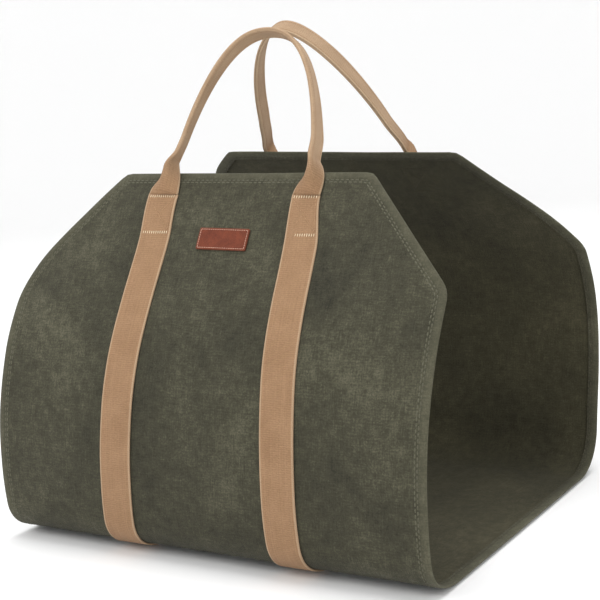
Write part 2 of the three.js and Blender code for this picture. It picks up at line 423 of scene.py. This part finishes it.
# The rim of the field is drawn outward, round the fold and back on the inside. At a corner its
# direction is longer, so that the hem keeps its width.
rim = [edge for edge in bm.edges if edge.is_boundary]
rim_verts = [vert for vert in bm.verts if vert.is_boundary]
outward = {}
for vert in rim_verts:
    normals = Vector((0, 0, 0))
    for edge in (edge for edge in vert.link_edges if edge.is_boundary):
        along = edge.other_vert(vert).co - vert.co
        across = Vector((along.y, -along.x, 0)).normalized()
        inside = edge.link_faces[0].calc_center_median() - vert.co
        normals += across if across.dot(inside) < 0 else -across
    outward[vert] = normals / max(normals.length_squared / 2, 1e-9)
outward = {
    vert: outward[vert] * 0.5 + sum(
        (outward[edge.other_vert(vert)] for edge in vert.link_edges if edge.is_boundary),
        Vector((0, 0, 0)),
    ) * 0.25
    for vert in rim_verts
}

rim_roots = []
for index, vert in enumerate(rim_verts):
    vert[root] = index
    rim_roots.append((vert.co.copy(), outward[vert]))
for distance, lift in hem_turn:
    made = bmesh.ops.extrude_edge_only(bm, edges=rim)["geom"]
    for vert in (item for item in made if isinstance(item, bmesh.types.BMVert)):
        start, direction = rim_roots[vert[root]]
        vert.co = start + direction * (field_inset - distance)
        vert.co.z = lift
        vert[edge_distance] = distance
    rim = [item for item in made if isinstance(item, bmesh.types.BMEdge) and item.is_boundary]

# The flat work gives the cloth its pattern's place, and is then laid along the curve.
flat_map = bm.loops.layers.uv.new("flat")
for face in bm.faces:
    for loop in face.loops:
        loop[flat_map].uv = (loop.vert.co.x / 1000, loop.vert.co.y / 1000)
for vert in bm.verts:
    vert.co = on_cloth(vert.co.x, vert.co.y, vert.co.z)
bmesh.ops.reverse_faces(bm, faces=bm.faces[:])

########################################

Task
Reproduce all of the material above word for word.

Response to the exercise
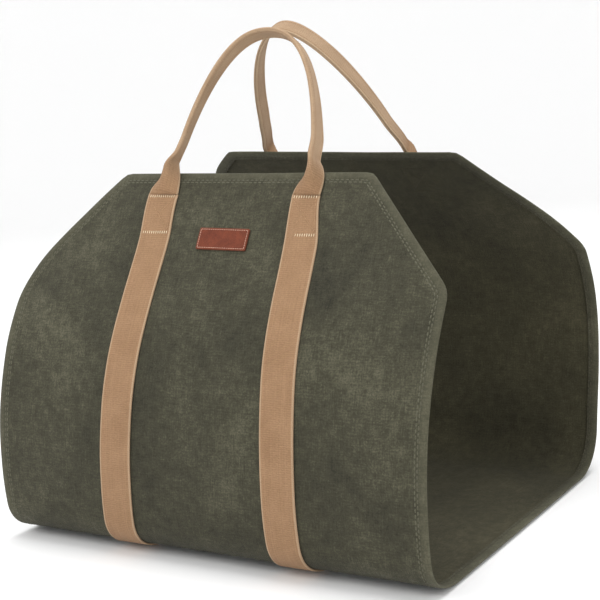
Write part 2 of the three.js and Blender code for this picture. It picks up at line 423 of scene.py. This part finishes it.
# The rim of the field is drawn outward, round the fold and back on the inside. At a corner its
# direction is longer, so that the hem keeps its width.
rim = [edge for edge in bm.edges if edge.is_boundary]
rim_verts = [vert for vert in bm.verts if vert.is_boundary]
outward = {}
for vert in rim_verts:
    normals = Vector((0, 0, 0))
    for edge in (edge for edge in vert.link_edges if edge.is_boundary):
        along = edge.other_vert(vert).co - vert.co
        across = Vector((along.y, -along.x, 0)).normalized()
        inside = edge.link_faces[0].calc_center_median() - vert.co
        normals += across if across.dot(inside) < 0 else -across
    outward[vert] = normals / max(normals.length_squared / 2, 1e-9)
outward = {
    vert: outward[vert] * 0.5 + sum(
        (outward[edge.other_vert(vert)] for edge in vert.link_edges if edge.is_boundary),
        Vector((0, 0, 0)),
    ) * 0.25
    for vert in rim_verts
}

rim_roots = []
for index, vert in enumerate(rim_verts):
    vert[root] = index
    rim_roots.append((vert.co.copy(), outward[vert]))
for distance, lift in hem_turn:
    made = bmesh.ops.extrude_edge_only(bm, edges=rim)["geom"]
    for vert in (item for item in made if isinstance(item, bmesh.types.BMVert)):
        start, direction = rim_roots[vert[root]]
        vert.co = start + direction * (field_inset - distance)
        vert.co.z = lift
        vert[edge_distance] = distance
    rim = [item for item in made if isinstance(item, bmesh.types.BMEdge) and item.is_boundary]

# The flat work gives the cloth its pattern's place, and is then laid along the curve.
flat_map = bm.loops.layers.uv.new("flat")
for face in bm.faces:
    for loop in face.loops:
        loop[flat_map].uv = (loop.vert.co.x / 1000, loop.vert.co.y / 1000)
for vert in bm.verts:
    vert.co = on_cloth(vert.co.x, vert.co.y, vert.co.z)
bmesh.ops.reverse_faces(bm, faces=bm.faces[:])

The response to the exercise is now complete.